AE Tax Advisors coordinates K-1 reporting with partner returns to prevent mismatches.
Step 13: Integration With Section 704(c) and 754 Adjustments
When property sold or leased under Section 707 had built-in gain at contribution, Section 704(c) still governs its allocation. Section 754 elections may also adjust inside basis when ownership shifts.
AE Tax Advisors synchronizes these rules so that income, depreciation, and gain align across all partnership levels.
This connects directly to The Business Owner’s Guide to Section 704(c) Built-In Gains and Loss Allocations and The Business Owner’s Guide to Section 754 Partnership Basis Adjustments.
Step 14: Common IRS Audit Triggers
- Disguised sales within two years of contributions.
- Misclassified guaranteed payments.
- Related-party loss deductions.
- Loans lacking repayment terms.
- Inconsistent K-1 reporting.
AE Tax Advisors conducts 707 transaction audits annually, reviewing all partner–partnership payments for proper tax treatment and substantiation.
Step 15: How AE Tax Advisors Structures 707 Compliance
- Identify the type of partner–partnership transaction.
- Apply 707(a), 707(b), or 707(c) classification.
- Draft agreements to support economic substance.
- Allocate income, deductions, and interest appropriately.
- Reconcile K-1, 1065, and capital account impacts annually.
This process follows IRS Publications 541, 544, and 535, creating transparent and defensible reporting structures for every partnership.
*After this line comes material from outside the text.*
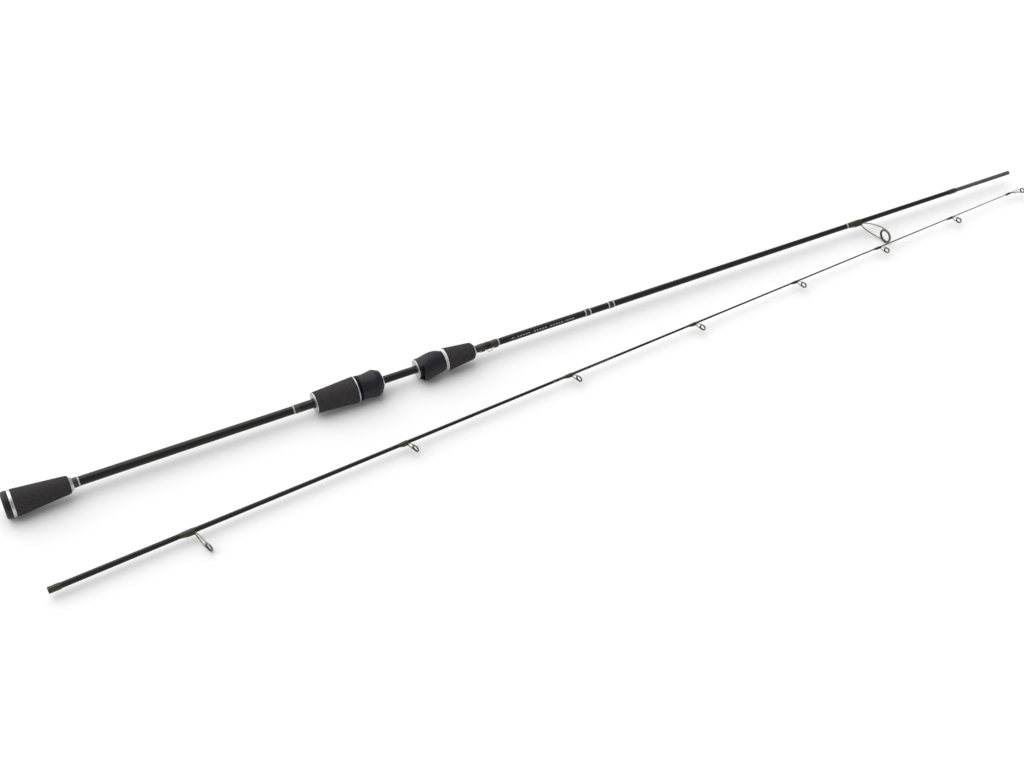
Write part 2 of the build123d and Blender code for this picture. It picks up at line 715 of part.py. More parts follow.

Conclusion: Fair, Compliant, and Defensible Transactions
Section 707 sits at the intersection of economics and compliance — ensuring that transactions between partners and their partnerships reflect reality, not manipulation. Done correctly, these transactions can provide liquidity, compensation, and capital management flexibility without triggering unnecessary tax risk.
At AE Tax Advisors, we guide partnerships through every aspect of Section 707 — from guaranteed payment design to disguised sale prevention and related-party compliance. Our approach ensures that each transaction is reported accurately, structured intelligently, and positioned to survive IRS scrutiny.